I don’t want to do this in a way that is not fully thought through. I want to have the benefit of engagement on this very specific issue, including through the advisory council that we’ve established to help guide the work of the implementation of the UN Declaration, but also the work that we’re doing to advance and implement the Indigenous Justice Strategy, which deals not only with the bylaws that you mentioned but also with Indigenous legal systems.

This is meaningful work. It will take engagement with rights holders, importantly, if we are going to understand how to do this the right way. I’m very interested in this file, and I want to ensure that we actually embrace the laws that are being adopted by the people who know their communities best.
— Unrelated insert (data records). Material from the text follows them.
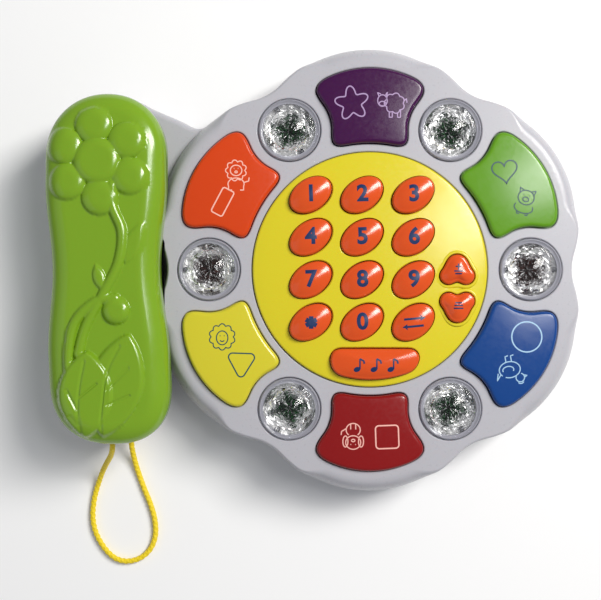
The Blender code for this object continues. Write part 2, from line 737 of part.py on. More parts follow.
def add_upper_shell():
    """The white top: a flower standing on the lower deck of the arm, hollow from below."""
    low = PARTING_Z + SEAM / 2
    deck = [
        (base_loop(0), low),
        (base_loop(0.9 * MM), DECK_Z - 1.0 * MM),
        (base_loop(2.8 * MM), DECK_Z),
    ]
    flower = [
        (flower_loop(0), low),
        (flower_loop(0, 0.9 * MM), TOP_Z - 10 * MM),
        (flower_loop(0, 4.4 * MM), TOP_Z - 3.0 * MM),
        (flower_loop(0, 8.8 * MM), TOP_Z),
    ]
    flower_hollow = [
        (flower_loop(WALL), low - 2 * MM),
        (flower_loop(WALL, 1.4 * MM), UNDER_Z - 7 * MM),
        (flower_loop(WALL, 5.2 * MM), UNDER_Z),
    ]
    deck_hollow = prism(base_loop(WALL + 0.15 * MM), low - 2.6 * MM, DECK_Z - SKIN)
    shell = paint(add("upper_shell", loft(deck)), WHITE, 0.3)
    combine(shell, cutter("guide_flower", loft(flower)), "UNION")
    combine(shell, cutter("cut_flower_hollow", loft(flower_hollow)), "DIFFERENCE")
    combine(shell, cutter("cut_deck_hollow", deck_hollow), "DIFFERENCE")

    inside = prism(slot_loop(WALL), low + 0.2 * MM, DECK_Z - 1.0 * MM)
    for side in (-1, 1):
        cup = shift(circle(PAD_RADIUS + PAD_GAP + 1.8 * MM, 20), HANDSET_X, side * PAD_Y)
        prism(cup, DECK_Z - PAD_DEPTH - 1.4 * MM, DECK_Z - 1.1 * MM, inside)
    towers = tower_places()
    for x, y in towers[:3]:
        prism(shift(circle(TOWER_RADIUS, 8), x, y), low + 2.0 * MM, UNDER_Z + 0.6 * MM, inside)
    x, y = towers[3]
    prism(shift(circle(TOWER_RADIUS, 8), x, y), low + 1.2 * MM, DECK_Z - 1.2 * MM, inside)
    combine(shell, cutter("guide_shell_inside", inside), "UNION")

    cuts = prism(slot_loop(0), 0, TOP_Z + 2 * MM)
    above = TOP_Z + 5 * MM
    through = UNDER_Z - 6 * MM
    prism(circle(KEYPAD_RADIUS + SEAM, 40), through, above, cuts)
    loop, middle = petal_loop(20)
    for _, axis in lobe_axes():
        hole = turn(shift(inset(loop, -SLIDE_GAP), middle, 0), axis)
        prism(hole, through, above, cuts)
    for angle, x, y in jewel_places():
        prism(shift(circle(JEWEL_RADIUS + SEAM, 16), x, y), through, above, cuts)
    for side in (-1, 1):
        well = shift(circle(PAD_RADIUS + PAD_GAP, 20), HANDSET_X, side * PAD_Y)
        prism(well, DECK_Z - PAD_DEPTH, above, cuts)
    for x, y in towers:
        pilot = shift(circle(SCREW_RADIUS + 0.2 * MM, 8), x, y)
        prism(pilot, low - 1 * MM, SCREW_SEAT_Z + SCREW_LENGTH + 0.4 * MM, cuts)
    combine(shell, cutter("cut_shell_openings", cuts), "DIFFERENCE")


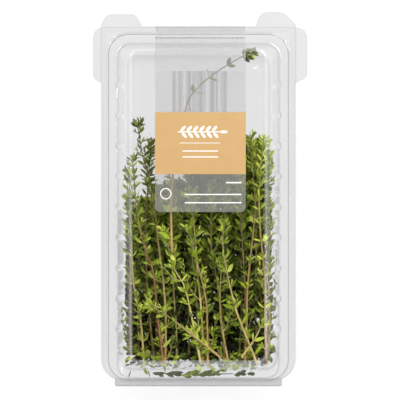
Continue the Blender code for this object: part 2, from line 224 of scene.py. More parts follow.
class Wire:
    """What a node gives out; arithmetic and comparisons on it add Math nodes."""

    __mul__ = math_method("MULTIPLY")
    __sub__ = math_method("SUBTRACT")
    __pow__ = math_method("POWER")
    __gt__ = math_method("GREATER_THAN")
    __lt__ = math_method("LESS_THAN")
    __abs__ = math_method("ABSOLUTE")

    def __init__(self, socket):
        self.socket = socket
        self.tree = socket.id_data

    def scaled(self, factor, shift, clamp=False):
        """The wire times a factor and moved by a shift."""
        return calculate("MULTIPLY_ADD", self, factor, shift, clamp=clamp)


def as_colour(value):
    """The four parts of a colour that is given as three, or as one for a grey."""
    return (*value, 1) if isinstance(value, tuple) else (value, value, value, 1)


def feed(socket, value):
    """Links a wire to a socket, or sets the socket's own value."""
    if isinstance(value, Wire):
        value.tree.links.new(value.socket, socket)
    else:
        socket.default_value = as_colour(value) if socket.type == "RGBA" else value


def add_node(tree, kind, **settings):
    """A node; a setting is either the node's own or feeds the socket of that name."""
    node = tree.nodes.new(kind)
    for key, value in settings.items():
        if hasattr(node, key):
            setattr(node, key, value)
        else:
            feed(node.inputs[key.replace("_", " ")], value)
    return node


def output_of(tree, kind, output, **settings):
    """One output of a new node."""
    return Wire(add_node(tree, kind, **settings).outputs[output])


def combine(kind, places, values, **settings):
    """The main output of a node that takes wires and plain values at these input places."""
    tree = next(value.tree for value in values if isinstance(value, Wire))
    node = add_node(tree, kind, **settings)
    for place, value in zip(places, values):
        feed(node.inputs[place], value)
    return Wire(node.outputs[2 if kind == "ShaderNodeMix" else 0])


def calculate(operation, *values, clamp=False):
    """The result of one Math node."""
    return combine("ShaderNodeMath", range(3), values, operation=operation, use_clamp=clamp)


def larger(first, second):
    """The larger of two values."""
    return calculate("MAXIMUM", first, second)


def between(value, low, high):
    """1 where a value lies between two limits."""
    return (value > low) * (value < high)


def mix(factor, first, second, blend="MIX"):
    """Two colours mixed by a factor."""
    values = (factor, first, second)
    return combine("ShaderNodeMix", (0, 6, 7), values, data_type="RGBA", blend_type=blend)


def mix_shaders(factor, first, second):
    """Two shaders mixed by a factor."""
    return combine("ShaderNodeMixShader", range(3), (factor, first, second))


def ramp(value, stops):
    """The colour of a ramp with stops of (position, colour)."""
    node = add_node(value.tree, "ShaderNodeValToRGB", Fac=value)
    elements = node.color_ramp.elements
    while len(elements) < len(stops):
        elements.new(0.5)
    for element, (position, colour) in zip(elements, stops):
        element.position = position
        element.color = as_colour(colour)
    return Wire(node.outputs[0])


def object_place(tree):
    """Object coordinates, in metres."""
    return output_of(tree, "ShaderNodeTexCoord", "Object")


def noise(tree, scale, detail, stretch=None):
    """Noise in object coordinates; stretch scales the coordinates first."""
    place = object_place(tree)
    if stretch:
        place = output_of(tree, "ShaderNodeMapping", 0, Vector=place, Scale=stretch)
    return output_of(tree, "ShaderNodeTexNoise", 0, Scale=scale, Detail=detail, Vector=place)


def bump(height, strength, distance):
    """A normal from a height."""
    return output_of(height.tree, "ShaderNodeBump", 0, Strength=strength, Distance=distance, Height=height)


def parts_of(vector):
    """The three numbers of a vector."""
    return [Wire(part) for part in add_node(vector.tree, "ShaderNodeSeparateXYZ", Vector=vector).outputs]


def facts(tree, name):
    """The three numbers that a mesh carries at each vertex under a name."""
    return parts_of(output_of(tree, "ShaderNodeAttribute", "Vector", attribute_name=name))


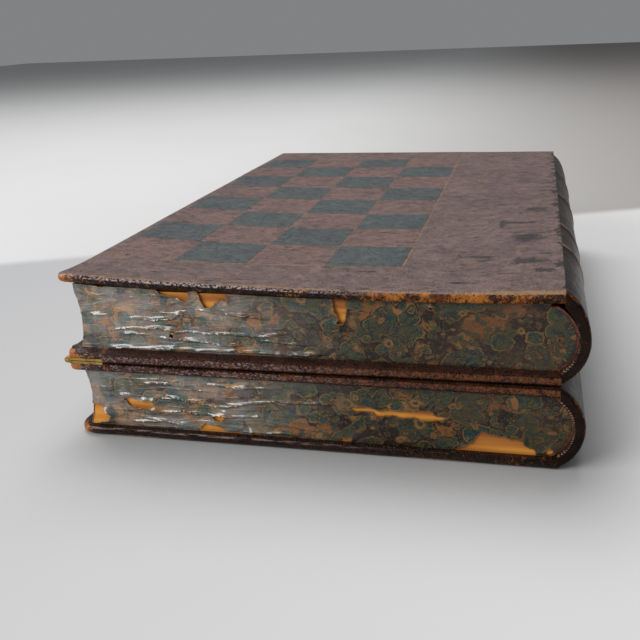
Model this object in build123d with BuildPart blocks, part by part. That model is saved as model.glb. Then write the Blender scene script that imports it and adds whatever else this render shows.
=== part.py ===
from build123d import *
import os
from math import sqrt

# Book-form games box. Two leather-bound "volumes" lie one on the other, hinged together along
# their hollow fore-edges. Each volume is a shallow wooden tray: one cover board is the tray's floor,
# the book block is its four walls, and the other board is an open rim. Half a chessboard is let into
# the outside of each cover, and half a backgammon table lies on the floor of each tray. Opened flat,
# the two trays make the backgammon board, and turned over, the two covers make the chessboard.
#
# X runs from the fore-edge (-) to the spine (+), Y from the front end (-) to the back end (+), Z up.
# The origin is the centre of the closed box's footprint, on the table. Millimetres.
# The lower volume is modelled first. The upper one is its mirror image in the split between them.

# ------------------------------------------------------------------------- driving dimensions
# Chess half-board
square = 34.0                # side of one chess square
square_columns = 4           # columns on each cover
square_rows = 8
square_line = 0.6            # tooled line left between neighbouring squares
square_depth = 0.3           # depth that the dark squares are let into the leather
fore_margin = 4.0            # plain strip between the cover's fore-edge and the first column

# Covers and volumes
cover_width = 204.5          # fore-edge to spine joint
cover_height = 342.0         # front end to back end
volume_thickness = 34.4      # outside of cover to mating face of rim
board_core = 3.0             # wooden board inside the leather
leather = 0.6
board_corner = 4.0           # rounding of the boards' fore corners, seen from above
board_edge = 0.7             # bevel of the leather over the boards' outer edges
fore_overhang = 5.5          # boards beyond the block at the fore-edge
end_overhang = 3.0           # boards beyond the block at the front and back ends

# Trays
paper = 0.3                  # marbled paper on the block
paste = 0.1                  # between the hollow fore-edge and its paper
fore_wall = 11.6             # fore-edge wall, at its thickest
fore_hollow = 2.5            # depth of the hollow fore-edge
end_wall = 7.0
spine_wall_inset = 10.0      # spine joint to the tray's inside
housing = 3.0                # depth that the long walls enter the end walls
lining = 0.5                 # leather on the tray's floor

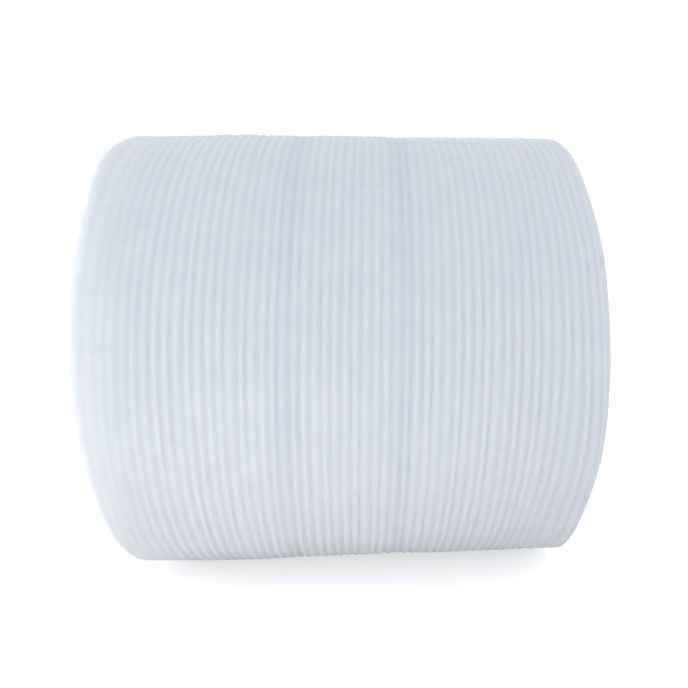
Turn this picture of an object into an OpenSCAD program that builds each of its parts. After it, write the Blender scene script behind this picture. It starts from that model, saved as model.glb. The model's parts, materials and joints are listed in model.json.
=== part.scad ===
// A roll of ribbed polyethylene foam wrap, wound without a core tube, lying on its side.
// X runs along the roll's axis with the rounded end at -X, and Z is up.
// The roll rests on the plane z = 0 on a small flat spot.
// Its turns are one solid. The gaps between them show as rings at both ends, and the loose
// end of the web is a step along the lower back.

/* [Roll] */
// Width of the foam web, which is the length of the roll
web_w = 500; // [300:10:1000]
// Outside diameter of the roll
roll_d = 510; // [380:10:700]
// Diameter of the open eye that the winding mandrel left
eye_d = 76; // [40:2:150]
// Thickness that one turn of the web takes up
turn_t = 4; // [3:0.5:8]
// Width of the flat spot that the roll rests on
flat_w = 80; // [50:5:120]
// Angle of the web's loose end about the axis, up from straight behind
tail_angle = -50; // [-60:5:-20]

/* [Ribs] */
// Distance from one rib of the web to the next
rib_pitch = 9.2; // [7:0.2:20]
// Height of a rib above the groove beside it
rib_h = 1.5; // [0.6:0.1:2.5]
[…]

Thank you, minister. I should tell you that every community I visited on my tour throughout Mi’kma’ki raised the issue of bylaw enforcement as a main priority. What is your department doing to ensure that bylaws are respected and properly prosecuted?

Mr. Fraser [ + ]

To be completely candid, the conversation is earlier in its implementation than I would like it to be. Frankly, I wish this conversation could have been carried out over the course of the past almost 160 years in Canada. Sadly, it has only captured the attention of federal policy-makers in the last few years. There may be some exceptions to that blanket statement, but certainly at a Government of Canada level, you’re hearing a more fulsome engagement with this issue.

Concretely, as we go through the listed priorities from within the Indigenous Justice Strategy, we are seeking to adopt a framework through which we can engage rights-holders to better implement the bylaws that they are actually putting forward.